The New Pornographers - Together

Put bluntly, The New Pornographers copped a lot of shit for their last release, Challengers, their 'mellow' album with a tonality that somehow escaped their power-pop fan base. It was by no stretch a bad record; if anything it was merely bland and smaller than its predecessors: Mass Romantic, Electric Version and Twin Cinema, three independently brilliant albums that each served to better the last.

Perhaps to avoid a similar fate, they're come out all guns blazing with Together, embracing that all-in quality so valuable to their first records. Neko Case is at her heady finest in The Crash Years, an earthy acoustic number up on the perils of First World economic depression. The graduating riffs of My Shepard build perfectly with jolting drums and moody strings, while Dan Bejar's three song credits play nicely against main-man Newman's more complex tendencies.
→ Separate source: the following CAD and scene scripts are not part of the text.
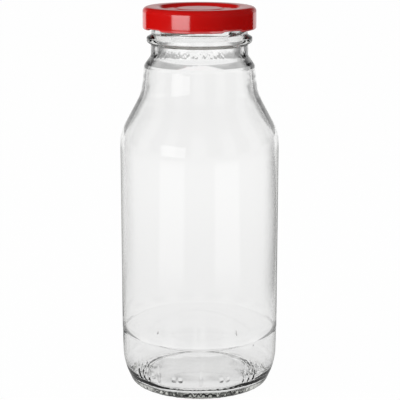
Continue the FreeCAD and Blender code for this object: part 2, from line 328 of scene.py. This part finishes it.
def lathe(name, radii, heights, azimuths):
    """Mesh of rows (first axis) by azimuth columns (second axis). A row on the axis is one point."""
    columns = len(azimuths)
    turn = np.radians(azimuths)
    points = np.stack([radii * np.sin(turn), -radii * np.cos(turn), heights], axis=-1)
    vertices, row_starts = [], []
    for row in range(len(points)):
        row_starts.append(len(vertices))
        on_axis = radii[row].max() < ON_AXIS
        vertices.extend(points[row][:1] if on_axis else points[row])
    faces = []
    for row in range(len(points) - 1):
        low, high = row_starts[row], row_starts[row + 1]
        low_pole = row_starts[row + 1] - low == 1
        high_pole = (row_starts[row + 2] if row + 2 < len(points) else len(vertices)) - high == 1
        for column in range(columns):
            following = (column + 1) % columns
            if low_pole:
                faces.append((low, high + following, high + column))
            elif high_pole:
                faces.append((low + column, low + following, high))
            else:
                faces.append((low + column, low + following, high + following, high + column))
    mesh = bpy.data.meshes.new(name)
    mesh.from_pydata([tuple(vertex) for vertex in vertices], [], faces)
    mesh.shade_smooth()
    piece = bpy.data.objects.new(name, mesh)
    bpy.context.scene.collection.objects.link(piece)
    return piece


def grid(rows, azimuths):
    """Radius, height and azimuth of every point of a turned surface."""
    radius = np.repeat(rows[:, :1], len(azimuths), axis=1)
    height = np.repeat(rows[:, 1:], len(azimuths), axis=1)
    azimuth = np.repeat(azimuths[None, :], len(rows), axis=0)
    return radius, height, azimuth


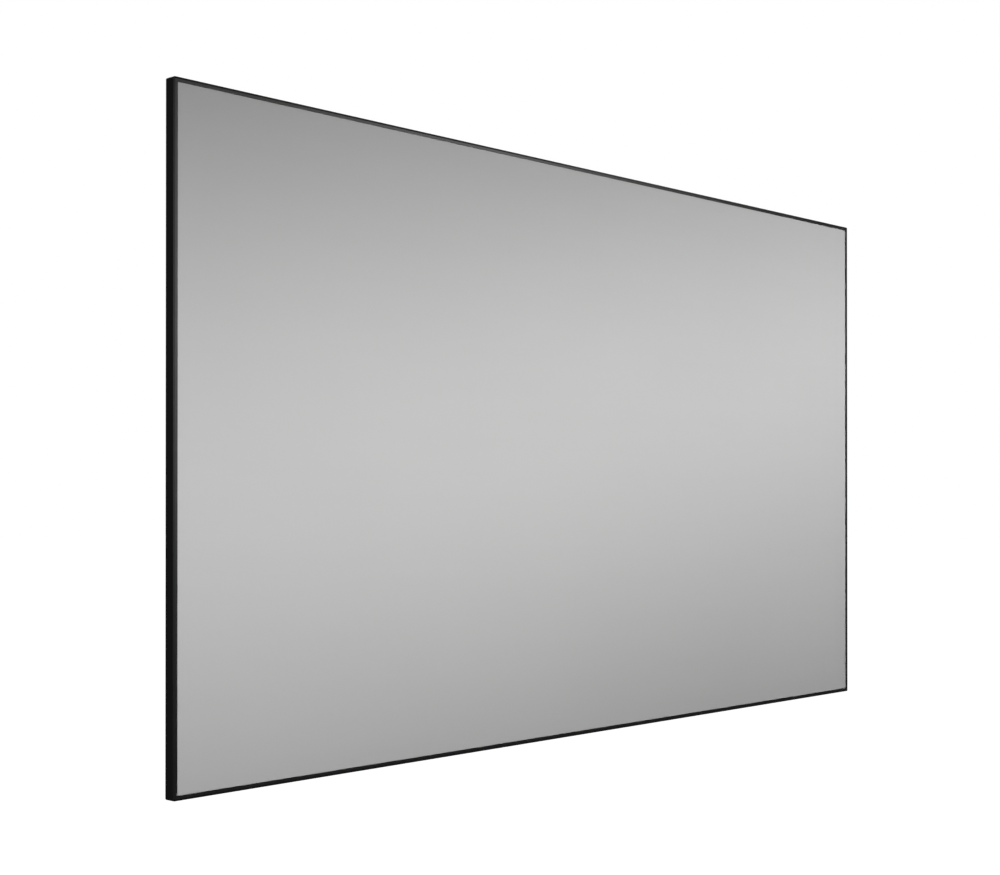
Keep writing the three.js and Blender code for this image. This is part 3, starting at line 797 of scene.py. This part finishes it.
def area_lamp(name, place, facing, size, radiance, up=(0, 0, 1), glossy=True, diffuse=True):
    """A rectangular lamp that the camera doesn't see. Its radiance is 1 for plain white."""
    data = bpy.data.lights.new(name, "AREA")
    data.shape = "RECTANGLE"
    data.size, data.size_y = size
    data.energy = radiance * math.pi * size[0] * size[1]
    lamp = bpy.data.objects.new(name, data)
    back = -Vector(facing).normalized()
    across = Vector(up).cross(back).normalized()
    lamp.matrix_world = Matrix.Translation(place) @ Matrix(
        (across, back.cross(across), back)
    ).transposed().to_4x4()
    lamp.visible_camera = False
    lamp.visible_glossy = glossy
    lamp.visible_diffuse = diffuse
    scene.collection.objects.link(lamp)


def build_lights():
    """A long tilted strip and a small fill wash the film. A broad softbox gives the bezel
    its sheen, and a small one the brighter stretch of its top. On the back, a soft lamp lights
    without a glint, a low sheet gives the sheen, and one more rakes down from above."""
    # The strip's slope along the screen, and how far it looks down, in radians
    slope, pitch = 0.151, 0.449
    up = (-math.sin(slope) * math.cos(pitch), math.sin(pitch), math.cos(slope) * math.cos(pitch))
    facing = Vector(up).cross(Vector((math.cos(slope), 0, math.sin(slope))))
    # Each lamp's place, the way that it faces, its width and height, and its radiance
    area_lamp("film wash", (0.812, -1.022, 0.372), facing, (6, 0.05), 52.2, up=up, glossy=False)
    area_lamp("film fill", (1, -0.45, -0.56), (0, 1, 0), (0.3, 0.3), 0.42, glossy=False)
    area_lamp("bezel softbox", (3.3, -7.3, 1.15), (-3.3, 7.3, 0), (8.2, 2.6), 2, diffuse=False)
    area_lamp("bezel key", (5.55, -5.75, 2), (-5.55, 5.75, 0), (1.6, 1.7), 2.8, diffuse=False)
    area_lamp("back softbox", (2.8, 3.6, 2.2), (-0.55, -1, -0.4), (2.6, 2.6), 7, glossy=False)
    area_lamp("back sheen", (0.6, 4.5, -0.1), (0, -1, 0), (3.2, 1.4), 2.6, diffuse=False)
    area_lamp("back rake", (-0.7, 1.3, 2.5), (0.1, -0.5, -1), (2.4, 0.8), 9, up=(0, 1, 0))


def build_world():
    """White behind the screen, and a dim even light all round."""
    white, dim = 1, 0.075
    world = bpy.data.worlds.new("studio")
    scene.world = world
    world.use_nodes = True
    tree = world.node_tree
    tree.nodes.clear()
    seen = tree.nodes.new("ShaderNodeLightPath")
    level = tree.nodes.new("ShaderNodeMapRange")
    level.inputs["To Min"].default_value = dim
    level.inputs["To Max"].default_value = white
    backdrop = tree.nodes.new("ShaderNodeBackground")
    backdrop.inputs["Color"].default_value = grey(1)
    output = tree.nodes.new("ShaderNodeOutputWorld")
    tree.links.new(seen.outputs["Is Camera Ray"], level.inputs["Value"])
    tree.links.new(level.outputs["Result"], backdrop.inputs["Strength"])
    tree.links.new(backdrop.outputs["Background"], output.inputs["Surface"])


def build_floor():
    """A pale floor, far below the screen, which hangs on a wall."""
    reach, drop = 120, 3
    level = -HALF_HEIGHT - drop
    pale = grey(0.9)
    paint = Finish("pale floor").surface(
        {"Base Color": pale, "Roughness": 0.9, "Emission Color": pale, "Emission Strength": 1.1}
    )
    corners = [(reach * x, reach * y, level) for x, y in ((-1, -1), (1, -1), (1, 1), (-1, 1))]
    mesh = bpy.data.meshes.new("floor")
    mesh.from_pydata(corners, [], [(0, 1, 2, 3)])
    mesh.materials.append(paint)
    floor = bpy.data.objects.new("floor", mesh)
    floor.visible_diffuse = False
    floor.visible_glossy = False
    scene.collection.objects.link(floor)


def film_cut():
    """The sheet's cut, unfolded, as its size and its area: the front and a flap on each side,
    less the notches at the corners and the windows in the hem."""
    line, marks = flap_profile()
    stretches = [math.dist(a, b) for a, b in pairwise(line)]
    flap = sum(stretches)
    window_depth = sum(stretch for stretch, cut in zip(stretches, marks) if cut)
    width, height = (2 * (half - RAIL_IN - BEND_RADIUS) for half in (HALF_WIDTH, HALF_HEIGHT))
    area = width * height
    for _, half_length, _ in SIDES.values():
        windows = 2 * len(spring_places(half_length))
        area += 2 * (half_length - CORNER_NOTCH) * flap - windows * HEM_WINDOW * window_depth
    return (width + 2 * flap, height + 2 * flap), area


scene.view_settings.view_transform = "Standard"
scene.view_settings.look = "None"
scene.view_settings.exposure = 0
scene.view_settings.gamma = 1

build_camera()
build_lights()
build_world()
build_floor()
film = build_film()
build_rods_and_springs()
build_screws()
build_bezels()
build_bent_parts()
finish_nodes()

flat_size, flat_area = film_cut()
From the first dirtied strings of Moves to the flowing, upbeat keys of Your Hands (Together) it has all the markings of great New Pornos: the seminal harmonies, the jaunty acoustics, the dramatic twee of naturally suburban pop. It is more daring, more developed and at the same time, more relaxed.

Most important of all though, after the somewhat lacking Challengers, Together remembers all that's truly great about this band: their ability to build and destroy entire structures before the first chorus and lift songs to entirely different places with gorgeous melodies and wildly beautiful arrangements. This is smart pop music, beautiful and quirky with foundations set in simple stone.